--- Begin INPUT ---
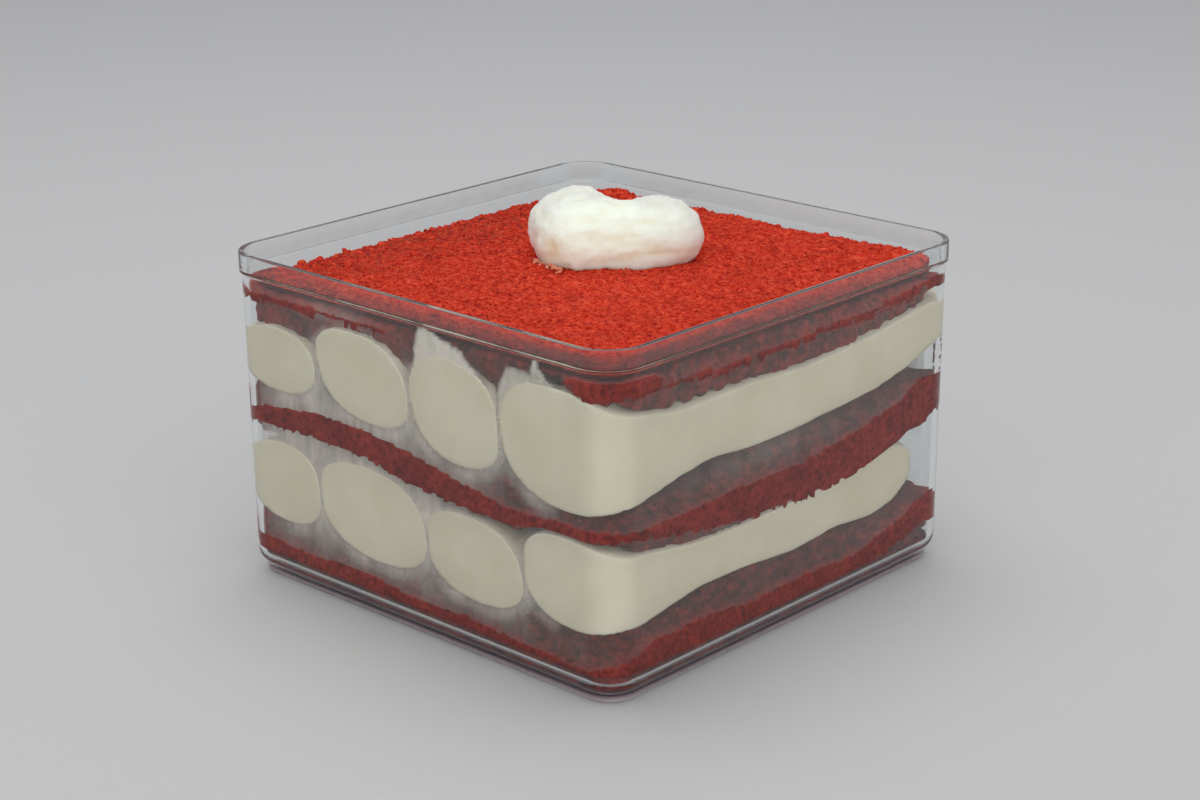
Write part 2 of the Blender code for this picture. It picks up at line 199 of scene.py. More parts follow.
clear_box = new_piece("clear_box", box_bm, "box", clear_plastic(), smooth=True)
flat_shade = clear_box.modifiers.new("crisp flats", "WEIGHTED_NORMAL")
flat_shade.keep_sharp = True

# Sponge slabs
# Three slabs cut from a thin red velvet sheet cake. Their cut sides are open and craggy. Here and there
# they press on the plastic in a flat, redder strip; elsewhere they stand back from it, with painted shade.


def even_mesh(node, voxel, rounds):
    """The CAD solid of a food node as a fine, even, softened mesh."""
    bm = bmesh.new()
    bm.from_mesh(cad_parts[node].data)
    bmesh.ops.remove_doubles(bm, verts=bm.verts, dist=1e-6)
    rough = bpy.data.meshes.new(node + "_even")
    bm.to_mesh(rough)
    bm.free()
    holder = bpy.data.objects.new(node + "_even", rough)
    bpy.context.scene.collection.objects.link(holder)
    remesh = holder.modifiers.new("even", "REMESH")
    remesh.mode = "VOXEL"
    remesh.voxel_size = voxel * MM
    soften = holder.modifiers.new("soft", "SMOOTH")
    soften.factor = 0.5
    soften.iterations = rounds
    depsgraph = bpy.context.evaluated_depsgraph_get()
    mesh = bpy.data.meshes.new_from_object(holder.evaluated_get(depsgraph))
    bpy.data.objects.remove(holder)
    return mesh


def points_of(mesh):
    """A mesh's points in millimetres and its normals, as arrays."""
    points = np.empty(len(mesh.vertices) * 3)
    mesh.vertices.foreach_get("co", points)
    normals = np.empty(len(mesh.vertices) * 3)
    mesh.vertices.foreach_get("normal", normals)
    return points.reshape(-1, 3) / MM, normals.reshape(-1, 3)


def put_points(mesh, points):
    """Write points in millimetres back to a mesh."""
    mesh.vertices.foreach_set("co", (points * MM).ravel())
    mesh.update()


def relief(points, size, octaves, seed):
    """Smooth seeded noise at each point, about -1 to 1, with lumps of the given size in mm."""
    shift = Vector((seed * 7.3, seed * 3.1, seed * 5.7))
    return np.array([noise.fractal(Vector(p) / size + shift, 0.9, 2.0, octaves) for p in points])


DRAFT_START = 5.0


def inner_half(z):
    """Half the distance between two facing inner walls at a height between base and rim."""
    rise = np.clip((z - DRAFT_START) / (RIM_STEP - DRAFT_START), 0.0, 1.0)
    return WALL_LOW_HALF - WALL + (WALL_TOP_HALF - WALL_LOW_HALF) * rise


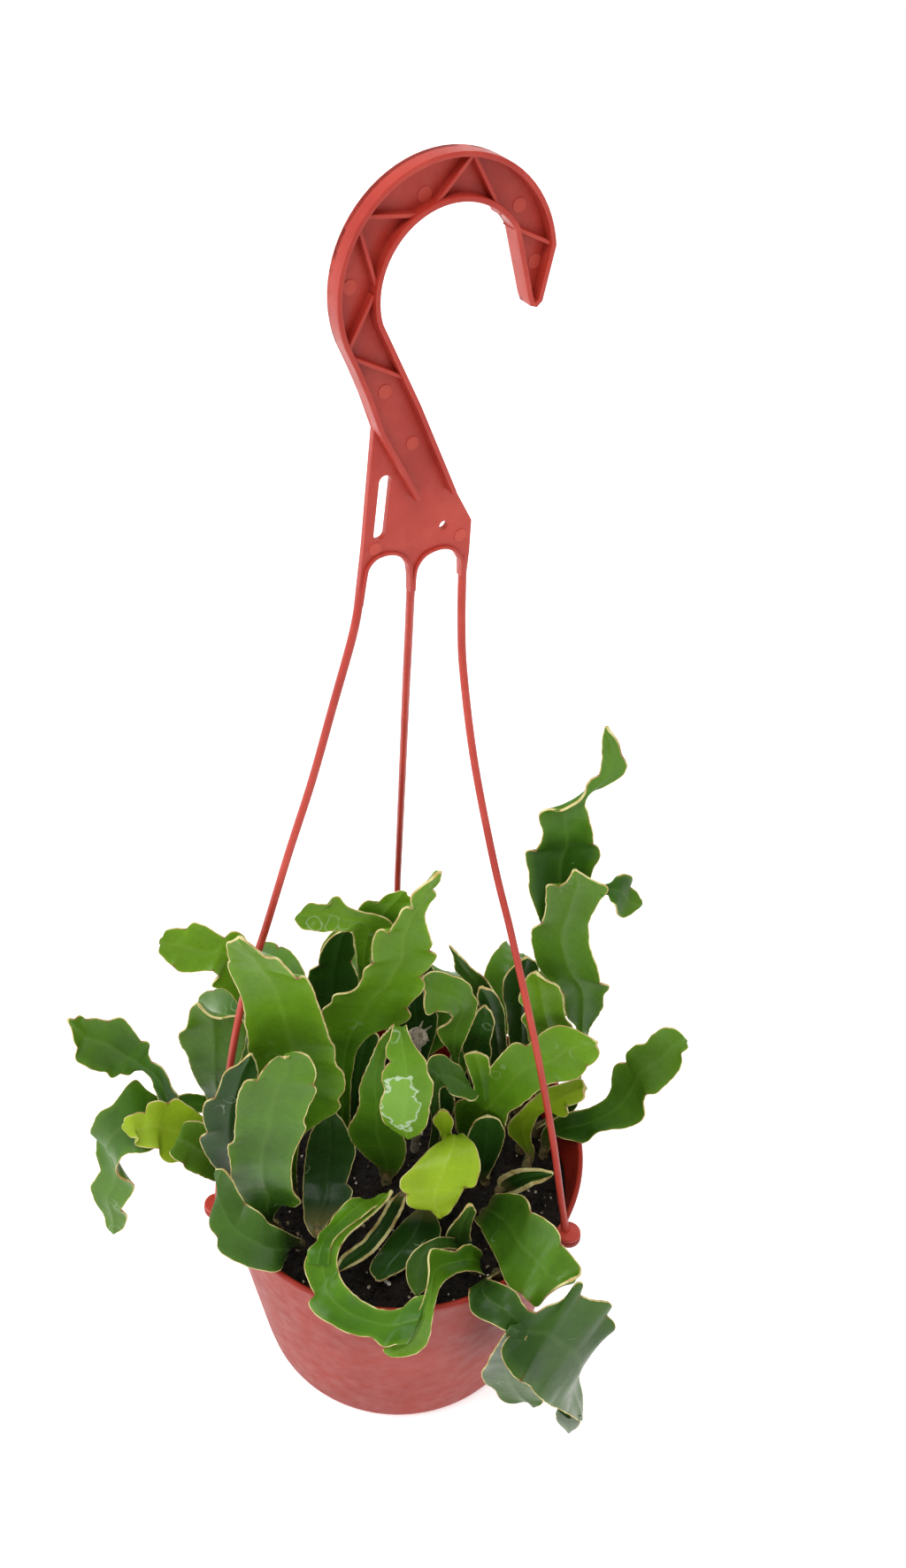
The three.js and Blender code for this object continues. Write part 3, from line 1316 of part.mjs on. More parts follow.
--- End INPUT ---
▶ _PROBLEM DETAILS_:
Set the lines down exactly, from the first line of the records to the line where "flat_shade.keep_sharp = True" appears, with both ends kept.

▶ _RESPONSE_:
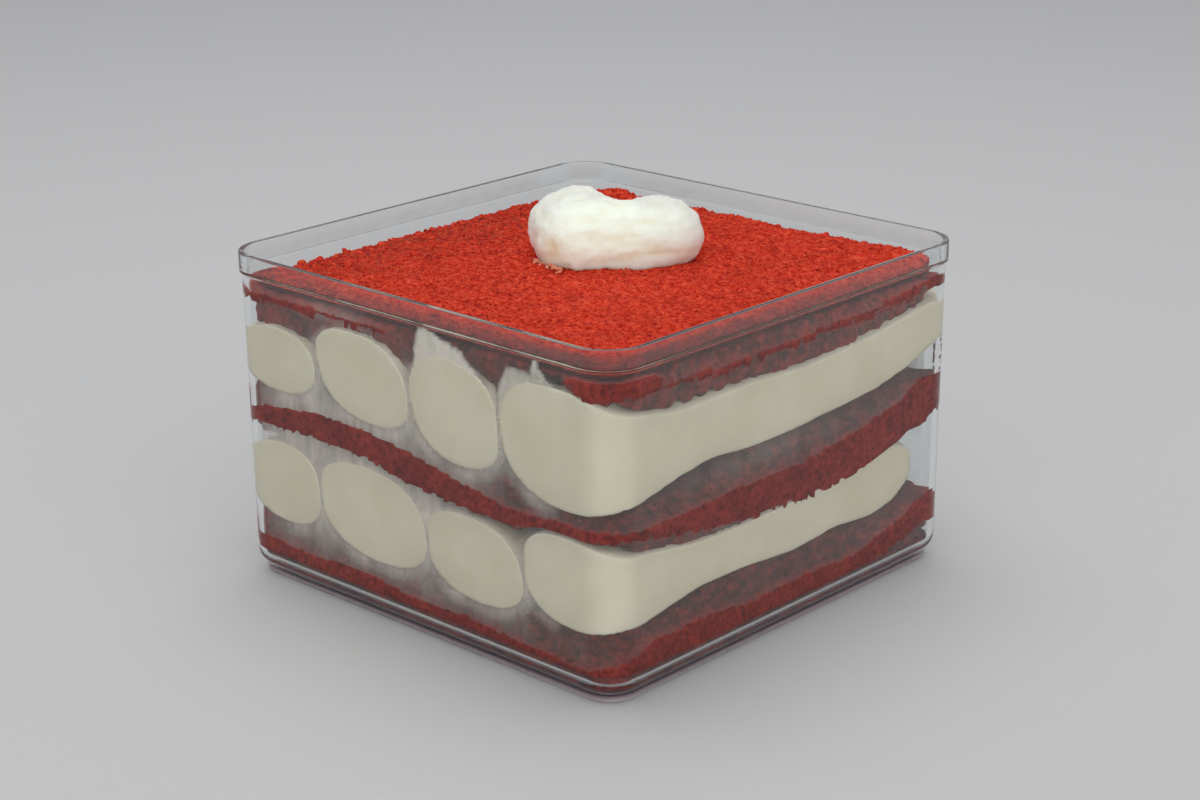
Write part 2 of the Blender code for this picture. It picks up at line 199 of scene.py. More parts follow.
clear_box = new_piece("clear_box", box_bm, "box", clear_plastic(), smooth=True)
flat_shade = clear_box.modifiers.new("crisp flats", "WEIGHTED_NORMAL")
flat_shade.keep_sharp = True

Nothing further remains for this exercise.